Why the choice matters
Staff selection changes the client's booking experience.
If clients must choose a staff member, they may feel more control. But if they do not know anyone yet, that choice can slow them down.
If clients can choose any staff member, they may find a time faster. But if the system assigns the wrong person, the salon has to fix the appointment manually.
The right setup depends on the service, the client relationship, and how specialized your team is.
When clients should choose a specific staff member
Staff preference works best when the relationship matters.
Use specific staff selection for:
- regular clients who return to the same stylist or barber
- specialist services where trust is important
- services that require a particular qualification
- consultations with a preferred provider
- clients who follow a staff member's portfolio
For these clients, choosing the person is part of the service. Removing that option can make booking feel less personal.
When "any available staff" works better
First available staff works best when the client mainly wants a convenient time.

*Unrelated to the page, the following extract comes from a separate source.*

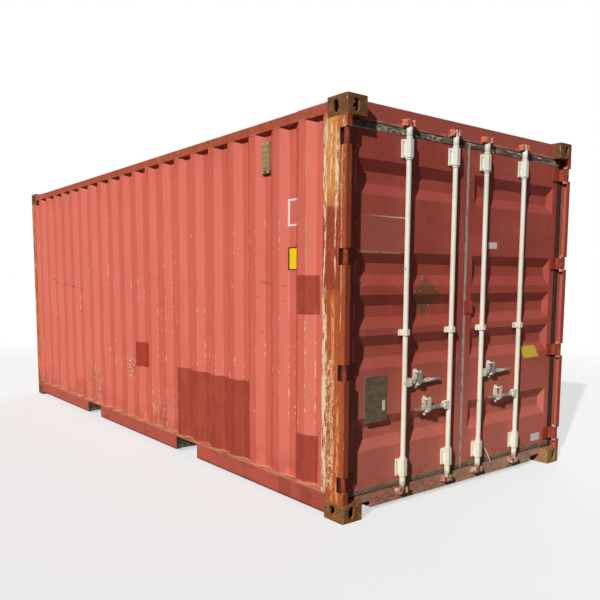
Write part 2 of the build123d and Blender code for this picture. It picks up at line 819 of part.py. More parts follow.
def rod_bracket(rod_y, level, width, height):
    """Cover with a flange on either side and a raised middle that the rod turns in."""
    low = level - height / 2
    high = level + height / 2
    side = BRACKET_HUMP_WIDTH / 2
    front = rod_x + BRACKET_HUMP_FRONT
    shoulder = front - BRACKET_HUMP_CORNER
    flat = side - BRACKET_HUMP_CORNER
    outline = [
        (face_x, rod_y - side),
        (shoulder, rod_y - side),
        (front, rod_y - flat),
        (front, rod_y + flat),
        (shoulder, rod_y + side),
        (face_x, rod_y + side),
    ]
    plate_front = face_x + BRACKET_PLATE
    bracket = prism_z(outline, low, high)
    bracket += block(face_x, plate_front, rod_y - width / 2, rod_y + width / 2, low, high)
    bore = ROD_RADIUS + BRACKET_CLEARANCE
    passage = block(plate_front, rod_x, rod_y - bore, rod_y + bore, low, high)
    passage += upright_rod(rod_x, rod_y, bore, low, high)
    return bracket - passage


def rod_brackets(side):
    """Three brackets on each of the leaf's two rods."""
    brackets = []
    for rod_y in ROD_OFFSETS:
        if rod_y * side < 0:
            continue
        for level in (bracket_high, bracket_low):
            brackets.append(rod_bracket(rod_y, level, BRACKET_WIDTH, BRACKET_HEIGHT))
        brackets.append(rod_bracket(rod_y, bracket_middle, BRACKET_MIDDLE_WIDTH, BRACKET_MIDDLE_HEIGHT))
    return Compound(brackets)


def lock_rod(rod_y, turn, level):
    """Rod with a cam at each end, a collar on the lower bracket and two cheeks for the handle."""
    rod = upright_rod(rod_x, rod_y, ROD_RADIUS, ROD_BOTTOM + CAM_HEIGHT, rod_top - CAM_HEIGHT)
    half = CAM_WIDTH / 2
    finger = CAM_FINGER_THICKNESS / 2
    tip = rod_y - turn * CAM_FINGER_REACH
    cam_outline = clipped(rod_x - half, rod_x + half, rod_y - half, rod_y + half, CAM_CORNER)
    for low in (ROD_BOTTOM, rod_top - CAM_HEIGHT):
        high = low + CAM_HEIGHT
        rod += prism_z(cam_outline, low, high)
        foot = low + CAM_FINGER_MARGIN
        rod += block(rod_x - finger, rod_x + finger, rod_y, tip, foot, high - CAM_FINGER_MARGIN)
    seat = bracket_low + BRACKET_HEIGHT / 2 + COLLAR_GAP
    rod += upright_rod(rod_x, rod_y, COLLAR_RADIUS, seat, seat + COLLAR_HEIGHT)
    gap = HANDLE_THICKNESS / 2 + HANDLE_SIDE_CLEARANCE
    reach = gap + CHEEK_THICKNESS
    rivet_y = rod_y + turn * RIVET_REACH
    high = CHEEK_HEIGHT / 2
    edge_y = rivet_y + turn * RIVET_MARGIN
    cheek_outline = clipped(min(rod_y, edge_y), max(rod_y, edge_y), level - high, level + high, CHEEK_CORNER)
    rod += prism_x(cheek_outline, rod_x - reach, rod_x - gap)
    rod += prism_x(cheek_outline, rod_x + gap, rod_x + reach)
    rod += level_rod(rivet_y, level, RIVET_RADIUS, rod_x - gap, rod_x + gap)
    return rod


def handle(rod_y, turn, level):
    """Flat bar on the rivet with its corners taken off and a narrower grip at its end."""
    rivet_y = rod_y + turn * RIVET_REACH
    near = rivet_y - turn * RIVET_MARGIN
    tip = rod_y + turn * HANDLE_LENGTH
    grip = tip - turn * HANDLE_GRIP_LENGTH
    half = HANDLE_HEIGHT / 2
    grip_half = HANDLE_GRIP_HEIGHT / 2
    corner = HANDLE_CORNER
    body = clipped(min(near, grip), max(near, grip), level - half, level + half, corner)
    start = grip - turn * corner
    end = clipped(min(start, tip), max(start, tip), level - grip_half, level + grip_half, corner)
    bar = prism_x(body, handle_back, handle_front) + prism_x(end, handle_back, handle_front)
    return bar - level_rod(rivet_y, level, RIVET_RADIUS + PIN_CLEARANCE, handle_back, handle_front)


catch_back = handle_front + CRADLE_LIP_GAP + CRADLE_LIP + CATCH_GAP
catch_front = catch_back + CATCH_THICKNESS


def handle_retainer(centre_y, level):
    """Plate with a cradle for the handle and a pin for the catch."""
    half = RETAINER_WIDTH / 2
    plate_front = face_x + RETAINER_PLATE
    low = level - RETAINER_BELOW
    high = level + RETAINER_ABOVE
    plate_outline = clipped(centre_y - half, centre_y + half, low, high, RETAINER_CORNER)
    retainer = prism_x(plate_outline, face_x, plate_front)
    shelf_top = level - CRADLE_DROP
    shelf_foot = shelf_top - CRADLE_SHELF
    lip_top = shelf_top + CRADLE_LIP_HEIGHT
    lip_back = handle_front + CRADLE_LIP_GAP
    lip_front = lip_back + CRADLE_LIP
    side = CRADLE_WIDTH / 2
    retainer += block(plate_front, lip_front, centre_y - side, centre_y + side, shelf_foot, shelf_top)
    retainer += block(lip_back, lip_front, centre_y - side, centre_y + side, shelf_foot, lip_top)
    pin_front = catch_front + CATCH_SIDE_CLEARANCE
    return retainer + level_rod(centre_y, level + CATCH_PIVOT_LIFT, CATCH_PIN_RADIUS, plate_front, pin_front)


def handle_retainers(side):
    """The two retainers on one leaf."""
    retainers = []
    for rod_y, turn, level, reach in zip(ROD_OFFSETS, HANDLE_TURNS, handle_levels, RETAINER_REACHES):
        if rod_y * side > 0:
            retainers.append(handle_retainer(rod_y + turn * reach, level))
    return Compound(retainers)


def catch(centre_y, level):
    """Plate that hangs from its pin in front of the handle."""
    pivot = level + CATCH_PIVOT_LIFT
    half = CATCH_WIDTH / 2
    outline = clipped(centre_y - half, centre_y + half, level - CATCH_DROP, pivot + half, CATCH_CORNER)
    plate = prism_x(outline, catch_back, catch_front)
    return plate - level_rod(centre_y, pivot, CATCH_PIN_RADIUS + PIN_CLEARANCE, catch_back, catch_front)


def seal_plate():
    """Plate on the right leaf that covers the gap between the leaves."""
    edge = leaf_inner - SEAL_PLATE_OVERLAP
    far = edge + SEAL_PLATE_WIDTH
    low = leaf_foot + SEAL_PLATE_LOW_SHARE * leaf_height
    return block(face_x, face_x + SEAL_PLATE_THICKNESS, edge, far, low, low + SEAL_PLATE_HEIGHT)


def ventilators():
    """A louvred cover in one trough of each side wall."""
    trough_front = post_x - SIDE_END_SLOPE - VENT_TROUGH_COUNT * side_pitch
    centre = trough_front - SIDE_FLOOR / 2
    spread = (VENT_WIDTH - SIDE_FLOOR) / 2
    rise = spread * SIDE_FOLD_DEPTH / SIDE_SLOPE
    vent_top = wall_top - VENT_DROP
    vent_foot = vent_top - VENT_HEIGHT
    pitch = VENT_HEIGHT / (VENT_LOUVRE_COUNT + 1)
    covers = []
    for side in (-1, 1):
        back = side * trough_y
        shoulder = side * (trough_y + rise)
        front = side * (trough_y + VENT_DEPTH)
        outline = [
            (centre - SIDE_FLOOR / 2, back),
            (centre + SIDE_FLOOR / 2, back),
            (centre + VENT_WIDTH / 2, shoulder),
            (centre + VENT_WIDTH / 2, front),
            (centre - VENT_WIDTH / 2, front),
            (centre - VENT_WIDTH / 2, shoulder),
        ]
        cover = prism_z(outline, vent_foot, vent_top)
        for number in range(VENT_LOUVRE_COUNT):
            low = vent_foot + pitch * (number + 1)
            skin = side * (trough_y + VENT_DEPTH - VENT_SHEET)
            half = SIDE_FLOOR / 2
            cover -= block(centre - half, centre + half, skin, front, low, low + VENT_SHEET)
        covers.append(cover)
    return Compound(covers)


def make_parts():
    """Every sub-part by its name."""
    parts = {}
    parts["corner_castings_rear"] = corner_castings(1)
    parts["corner_castings_front"] = corner_castings(-1)
    for side, side_name in ((-1, "left"), (1, "right")):
        parts["rear_post_" + side_name] = rear_post(side)
        parts["hinge_lugs_" + side_name] = hinge_lugs(side)
        parts["front_post_" + side_name] = front_post(side)
        parts["top_rail_" + side_name] = top_rail(side)
        parts["bottom_rail_" + side_name] = bottom_rail(side)
        parts["side_wall_" + side_name] = side_wall(side)
        parts["door_frame_" + side_name] = door_frame(side)
        parts["door_panel_" + side_name] = door_panel(side)
        parts["door_gasket_" + side_name] = door_gasket(side)
        parts["hinge_blades_" + side_name] = hinge_blades(side)
        parts["rod_brackets_" + side_name] = rod_brackets(side)
        parts["handle_retainers_" + side_name] = handle_retainers(side)
    parts["front_wall"] = front_wall()
    parts["front_top_rail"] = front_top_rail()
    parts["front_sill"] = front_sill()
    parts["roof_panel"] = roof_panel()
    parts["roof_corner_plates"] = roof_corner_plates()
    parts["floor_boards"] = floor_boards()
    parts["cross_members"] = cross_members()
    parts["fork_pockets"] = fork_pockets()
    parts["door_header"] = door_header()
    parts["door_sill"] = door_sill()
    parts["cam_keepers"] = cam_keepers()
    parts["seal_plate"] = seal_plate()
    parts["ventilators"] = ventilators()
    rods = zip(ROD_OFFSETS, HANDLE_TURNS, handle_levels, RETAINER_REACHES)
    for number, (rod_y, turn, level, reach) in enumerate(rods, start=1):
        parts["lock_rod_" + str(number)] = lock_rod(rod_y, turn, level)
        parts["handle_" + str(number)] = handle(rod_y, turn, level)
        parts["catch_" + str(number)] = catch(rod_y + turn * reach, level)
    return parts


os.makedirs("parts", exist_ok=True)
for name, shape in make_parts().items():
    export_step(shape, "parts/" + name + ".step")
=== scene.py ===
import json
import math
import random

import bpy
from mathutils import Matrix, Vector

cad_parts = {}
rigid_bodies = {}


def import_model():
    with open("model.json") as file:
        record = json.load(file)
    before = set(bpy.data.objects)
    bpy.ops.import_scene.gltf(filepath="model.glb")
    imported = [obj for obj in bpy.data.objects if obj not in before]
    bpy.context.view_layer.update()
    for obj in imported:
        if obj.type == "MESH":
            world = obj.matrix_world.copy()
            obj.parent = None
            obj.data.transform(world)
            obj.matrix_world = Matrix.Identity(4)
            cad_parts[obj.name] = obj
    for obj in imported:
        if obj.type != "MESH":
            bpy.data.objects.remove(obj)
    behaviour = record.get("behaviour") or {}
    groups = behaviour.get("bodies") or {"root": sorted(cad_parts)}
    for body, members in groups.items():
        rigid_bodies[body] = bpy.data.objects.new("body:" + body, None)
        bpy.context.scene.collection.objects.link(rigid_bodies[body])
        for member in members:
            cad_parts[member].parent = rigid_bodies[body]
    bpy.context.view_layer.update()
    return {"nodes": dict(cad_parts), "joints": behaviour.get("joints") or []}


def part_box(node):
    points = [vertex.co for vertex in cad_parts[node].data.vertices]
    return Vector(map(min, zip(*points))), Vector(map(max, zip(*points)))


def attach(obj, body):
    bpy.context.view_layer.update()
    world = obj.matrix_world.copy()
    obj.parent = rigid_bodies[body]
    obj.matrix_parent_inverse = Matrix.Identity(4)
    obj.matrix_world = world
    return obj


# A 20 ft freight container. Metres: X along the length with the doors at +X, Y across, Z up.
# Left and right are as seen by someone who faces the doors.

# Camera, as the photograph was taken
CAMERA_PLACE = (5.9478, -3.8801, 1.5068)
CAMERA_TURN = (1.4656, -0.003, 0.9127)
CAMERA_LENS = 39.55
CAMERA_SHIFT_X = 0.0141
CAMERA_SHIFT_Y = 0.0827

# Light
SUN_FROM = (1.0, -2.1, 1.3)
SUN_STRENGTH = 3.4
SUN_ANGLE = 1.2
BACK_FROM = (-1.2, 2.0, 1.2)
BACK_STRENGTH = 1.7
BACK_ANGLE = 60.0
SKY_STRENGTH = 0.04
FLOOR_REACH = 120.0
FLOOR_PALE_FROM = 6.0
FLOOR_PALE_TO = 11.0
FLOOR_GLOW = 0.60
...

Use "any available staff" for:
- simple services multiple staff can perform
- new clients who do not know the team
- short appointments with low personalization
- busy days where filling gaps matters
- salons that want to reduce back-and-forth messages
This option can help clients book faster because they do not need to compare every staff member's calendar.

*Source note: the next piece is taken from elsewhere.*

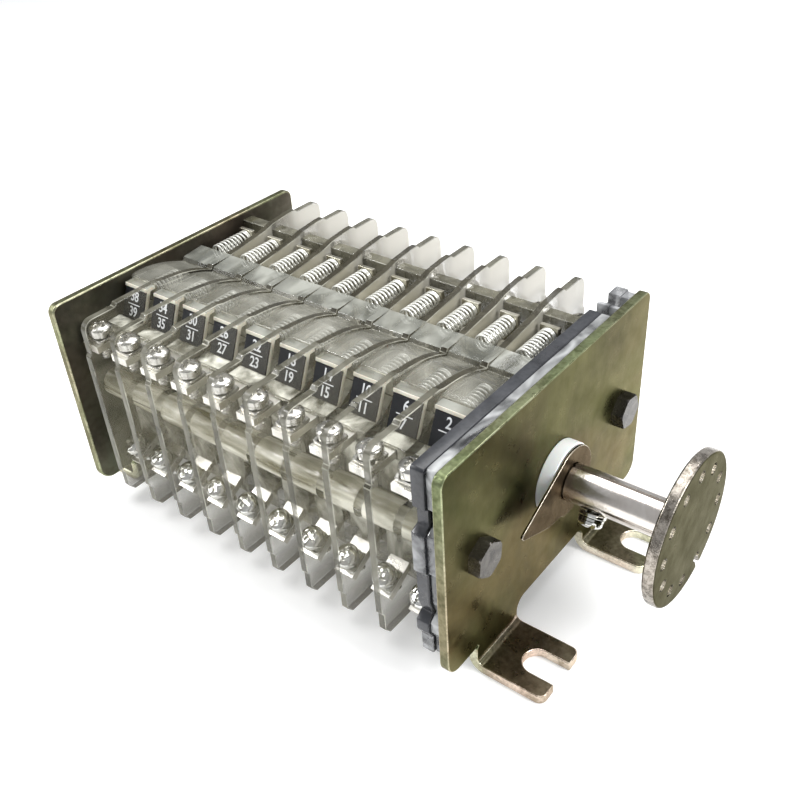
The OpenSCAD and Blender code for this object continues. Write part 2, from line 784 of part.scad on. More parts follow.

The safest rule for first available staff
"Any available staff" should never mean random staff.
A safe assignment rule is:
Choose the staff member who can perform the selected service, is working at that time, is not on break, and has no overlapping appointment.

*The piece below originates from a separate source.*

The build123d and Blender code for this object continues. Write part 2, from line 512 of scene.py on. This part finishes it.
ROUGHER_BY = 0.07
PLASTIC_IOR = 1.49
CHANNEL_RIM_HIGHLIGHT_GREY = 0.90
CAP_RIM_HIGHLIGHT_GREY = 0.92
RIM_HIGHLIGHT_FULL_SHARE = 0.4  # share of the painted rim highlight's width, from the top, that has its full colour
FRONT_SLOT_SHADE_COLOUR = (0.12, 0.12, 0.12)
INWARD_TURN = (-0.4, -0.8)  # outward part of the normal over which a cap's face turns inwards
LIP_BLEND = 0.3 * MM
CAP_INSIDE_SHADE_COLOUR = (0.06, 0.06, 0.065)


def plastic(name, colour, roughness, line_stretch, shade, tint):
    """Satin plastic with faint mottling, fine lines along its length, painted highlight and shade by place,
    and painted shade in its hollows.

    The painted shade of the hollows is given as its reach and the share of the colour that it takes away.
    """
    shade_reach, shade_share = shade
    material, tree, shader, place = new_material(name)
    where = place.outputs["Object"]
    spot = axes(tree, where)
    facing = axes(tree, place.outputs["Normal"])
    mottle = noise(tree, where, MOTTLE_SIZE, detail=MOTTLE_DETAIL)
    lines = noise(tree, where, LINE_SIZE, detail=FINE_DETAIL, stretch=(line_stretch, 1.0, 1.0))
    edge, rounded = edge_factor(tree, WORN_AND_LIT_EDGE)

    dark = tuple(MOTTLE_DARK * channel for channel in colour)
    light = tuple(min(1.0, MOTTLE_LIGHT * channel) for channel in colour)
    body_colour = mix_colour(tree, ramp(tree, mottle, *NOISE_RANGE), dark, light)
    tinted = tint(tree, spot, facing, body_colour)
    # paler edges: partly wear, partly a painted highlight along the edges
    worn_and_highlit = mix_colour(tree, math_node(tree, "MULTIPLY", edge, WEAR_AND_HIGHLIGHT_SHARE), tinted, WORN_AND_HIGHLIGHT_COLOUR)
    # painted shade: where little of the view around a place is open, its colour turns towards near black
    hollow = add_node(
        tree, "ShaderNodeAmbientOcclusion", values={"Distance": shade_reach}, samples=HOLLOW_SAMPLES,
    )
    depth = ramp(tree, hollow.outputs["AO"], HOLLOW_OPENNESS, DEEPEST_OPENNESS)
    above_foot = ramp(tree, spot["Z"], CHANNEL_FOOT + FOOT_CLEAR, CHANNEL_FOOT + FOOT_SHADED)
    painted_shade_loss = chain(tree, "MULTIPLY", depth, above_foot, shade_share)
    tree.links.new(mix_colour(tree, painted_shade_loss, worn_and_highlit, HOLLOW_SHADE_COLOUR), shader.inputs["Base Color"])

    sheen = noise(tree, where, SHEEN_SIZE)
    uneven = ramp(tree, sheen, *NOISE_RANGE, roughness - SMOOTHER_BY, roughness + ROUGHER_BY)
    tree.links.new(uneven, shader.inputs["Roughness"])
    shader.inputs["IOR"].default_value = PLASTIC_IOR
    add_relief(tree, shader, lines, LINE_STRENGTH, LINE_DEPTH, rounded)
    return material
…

If two people are equally available, the system can choose the least-busy person for that day. That keeps work more balanced without making the client think about scheduling logic.
Service type should guide the choice
Not every service needs the same staff-selection rule.
| Service type | Better default |
|---|---|
| Quick haircut | Any available or specific staff |
| Hair color correction | Specific staff |
| Basic manicure | Any available |
| Nail art | Specific staff if specialists differ |
| Brow shaping | Any available if all staff are trained |
| Skincare consultation | Specific staff |
The more personal or specialized the service, the more useful staff choice becomes.
Example using a Styloving workflow
In Styloving, a client can pick a staff preference during booking, or the salon can let the appointment use first available staff. The system can then check staff hours, breaks, service assignment, and existing appointments before showing slots.
A balanced setup could look like this:
- Keep staff profiles visible so clients can choose a person if they care.
- Assign services only to staff who can perform them.
- Let first available staff work for common services.
- Use the calendar to verify who received the appointment.
- Review staff workload in the day view when the schedule is busy.
This keeps the booking flow flexible without turning staff assignment into guesswork.
Decision checklist
Ask these questions before choosing your default:
- Do clients usually ask for a specific person?
- Can every staff member perform the selected service?
- Are some services more specialized than others?
- Do new clients know the team well enough to choose?
- Do you need to fill gaps faster on the calendar?
- Would wrong assignment create rework or an awkward client conversation?
- Can your booking system check staff breaks and existing appointments?
If the answer changes by service, use both options and let service assignment protect the calendar.
FAQ
Is first available staff bad for client relationships?
No, not if clients can still choose a person when they want to. First available staff is mainly useful for clients who prioritize time.
Should new clients see staff profiles?
Yes, if your team wants to build trust before booking. A name, photo, role, or short specialty note can make the choice easier.
What if a client chooses the wrong staff member?
The safest setup is to prevent that through service assignments. If only trained staff can be booked for a service, the wrong choice is less likely.